X-ray diffraction patterns were performed using a Bruker D8 Advanced X-ray diffractometer with Cu Kα radiation at room temperature. The composition of samples was determined by an energy-dispersive X-ray (EDX) spectrometer affiliated to a Zeiss field emission scanning electron microscope (SEM). The transport measurements were done by a standard four-terminal method in Quantum Design PPMS-Dynacool equipped with 14T magnet. Ohmic contacts were obtained by evaporating gold pad to samples before attaching wires with silver paste.

DFT calculations

All first-principles calculations were carried out using density functional theory (DFT) as implemented in Quantum Espresso40. The generalized gradient approximation (GGA) of Perdew–Burke–Ernzerhof revised for solids (PBEsol) type41 was used to describe the exchange-correlation energy. We used ultrasoft pseudopotentials from the Garrity, Bennett, Rabe, Vanderbilt (GBRV) high-throughput pseudopotential set42 and a plane-wave energy cutoff of 50 Ry and charge density cutoff of 250 Ry. The full phonon spectrum was calculated using the supercell approach as implemented in phonopy43 with the nonanalytical term correction at the Γ point included.
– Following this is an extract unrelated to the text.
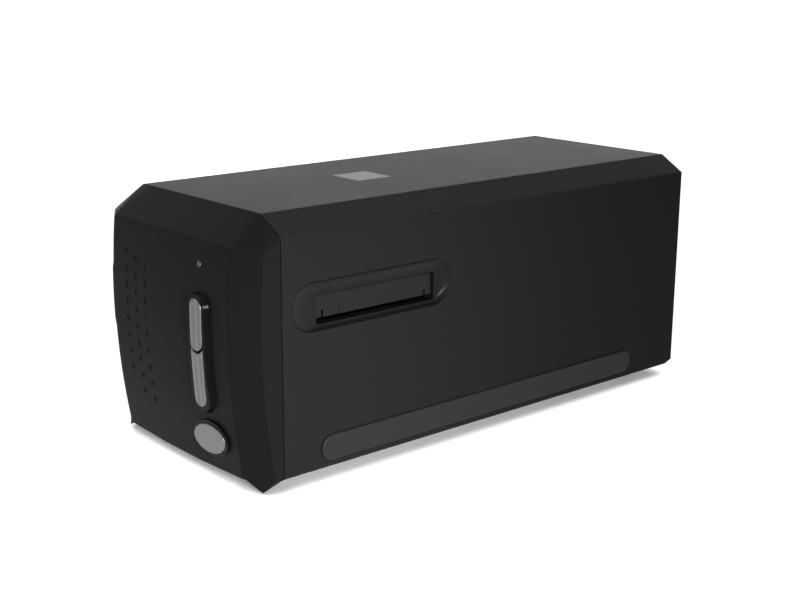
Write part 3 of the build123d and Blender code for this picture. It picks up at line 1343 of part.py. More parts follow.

As Bi is known for its strong spin-orbit coupling (SOC), the electronic band structure with SOC was calculated using the fully relativistic pseudopotentials taken from pslibrary (version 1.0.0)44. Both electronic band structure and phonon spectrum were calculated along the high-symmetry lines of the Brillouin zone of a body-centered tetragonal unit cell.